Lastly, NASTRAN was previously delivered as 16 load modules. One load module was always 
resident. The Other 15 load modules were loaded into memory when needed but only one could 
reside in memory at a given time. If a new load module was needed, the current memory-resident 
load module would be deleted and the new load module loaded in its place. Therefore, as NASTRAN 
was processing the job, load modules would be loaded and then deleted to allow for other load 
modules. This resulted in lost time. Though the time that was lost was not appreciable, NASTRAN 
is now designed to eliminate this reloading procedure and all of NASTRAN now remains completely 
in memory. 


EXECUTION TIME OPTIMIZATION CONSIDERATIONS 

There are several considerations that a user should be aware of when trying to setup his NAS- 
TRAN run for optimal execution time. First, a user should be aware of the amount of open core that 
he may need. If open core is not large enough, users may experience severe execution time 
degradation due to possible spilling during decomposition or multiple passes on matrices used in 
matrix multiplication or forward-backward substitution. There is no single formula that may be used 
to determine the amount of open core needed for all cases; however, the following formulas provide 
some rough estimates. 

Size = 6 * (larger of (number of degrees of freedom in the a-set) 
or (number of degrees of freedom in the o-set) ) 

* (number of output cases (e.g., number of loads or number of eigenvalues) ) 

Size = .04 * (square of degrees of freedom in problem) 

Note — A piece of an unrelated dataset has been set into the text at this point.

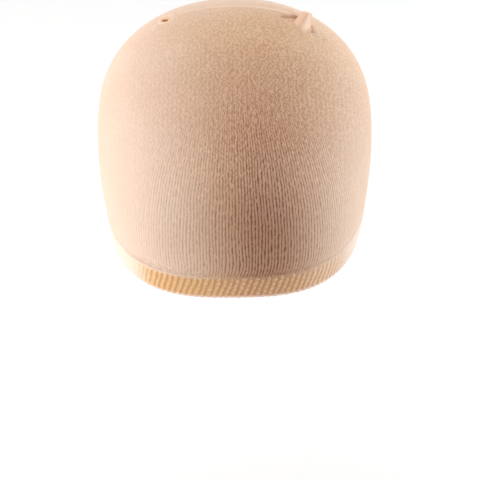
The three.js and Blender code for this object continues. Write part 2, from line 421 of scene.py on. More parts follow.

The above formulas are crude and should only be used as rough estimates. Users should check all 
symmetric decomposition messages to determine if any spill groups were required and also all 
matrix multiply-add (MPYAD) messages to determine if multiple passes were required. If either 
spill groups or multiple passes were required, then open core should be increased. 

In addition to the amount of open core given to a problem, all problems will benefit from the 
use of the in-memory data base. The size of the in-memory data base is controlled by the REGION 
size given by the user, the memory to be returned to the operating system and the memory to be used 
for open core. The amount of memory to be used by the in-memory data base is computed as follows: 

DB Size = (Region Size) - (Open Core Size) - (Operating System Memory) 

- (NASTRAN Load Size) 

(Note, the size of the NASTRAN load module is approximately 8000k bytes) 

The in-memory data base capability eliminates much of the I/O performed by NASTRAN. This 
results in faster turnaround and faster execution. CPU savings will be of the order of about 5 % 
for most problems.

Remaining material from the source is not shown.